Feasibility study of shape memory alloy ring spring systems for self-centring seismic resisting devices

Abstract

Shape memory alloys (SMAs) have recently emerged as promising material candidates for structural seismic resisting purposes. Most of the existing SMA-based strategies, however, are based on the wire or rod form of SMAs, where issues such as gripping complexity and fracture may exist. This paper presents a proof-of-concept study on an innovative type of SMA-based self-centring system, namely, a superelastic SMA ring spring system. The proposed system includes a series of inner high-strength steel (HSS) rings and outer superelastic SMA rings stacked in alternation with mating taper faces, where the resisting load is provided by the wedging action which tends to expand the outer rings and concurrently to squeeze the inner rings.
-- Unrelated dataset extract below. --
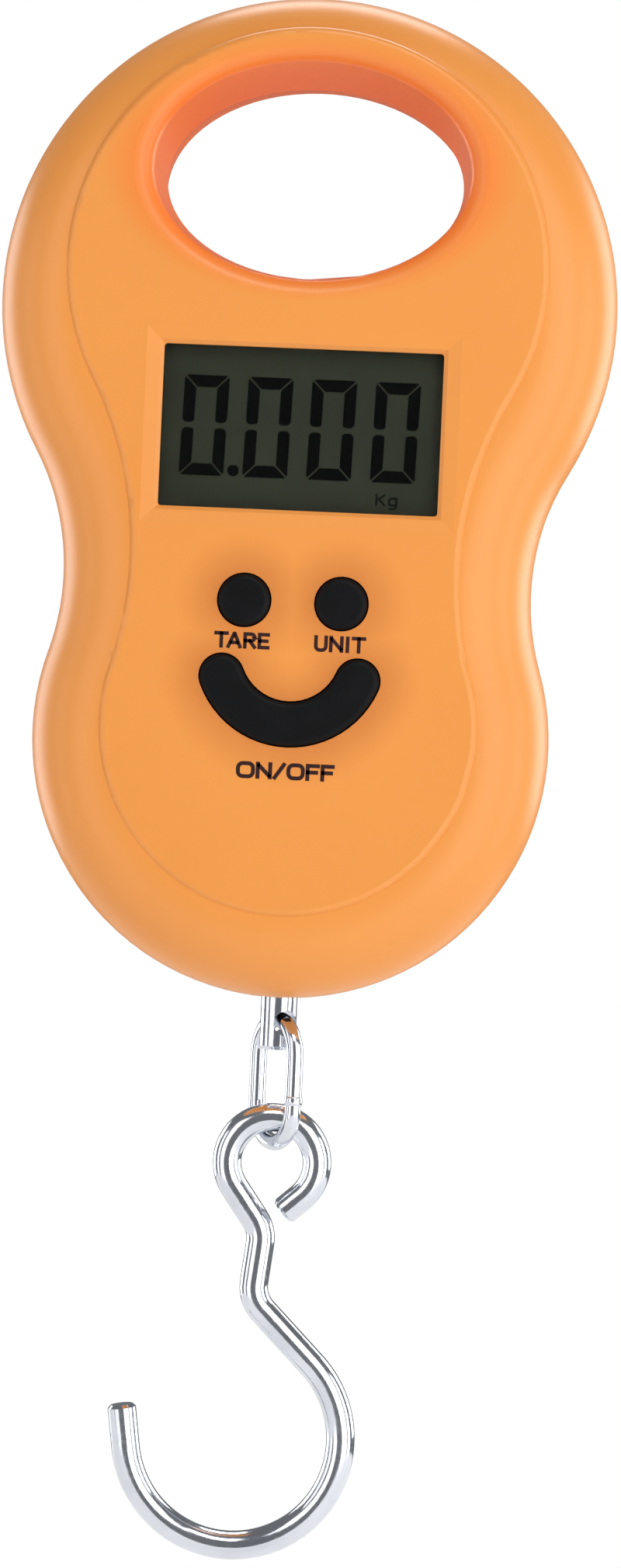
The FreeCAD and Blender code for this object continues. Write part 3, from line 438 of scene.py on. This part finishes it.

The superelastic effect of the SMA offers energy dissipation and a driving force for recentring, and the frictional effect over the taper face further contributes to the overall resisting load and energy dissipation. The feasibility of the new system is carefully examined via numerical studies considering the parameters of ring thickness, taper angle, and coefficient of friction. The key hysteretic responses, including resisting load, stiffness, stress distributions, source of residual deformation, energy dissipation, and equivalent viscous damping, are discussed in detail. The behaviour of the SMA ring springs is also studied via analytical models, and the analytical predictions are found to agree well with the numerical results. Finally, two practical applications of the new system, namely self-centring HS-SMA ring spring connections, and self-centring SMA ring spring dampers, are discussed via comprehensive numerical studies.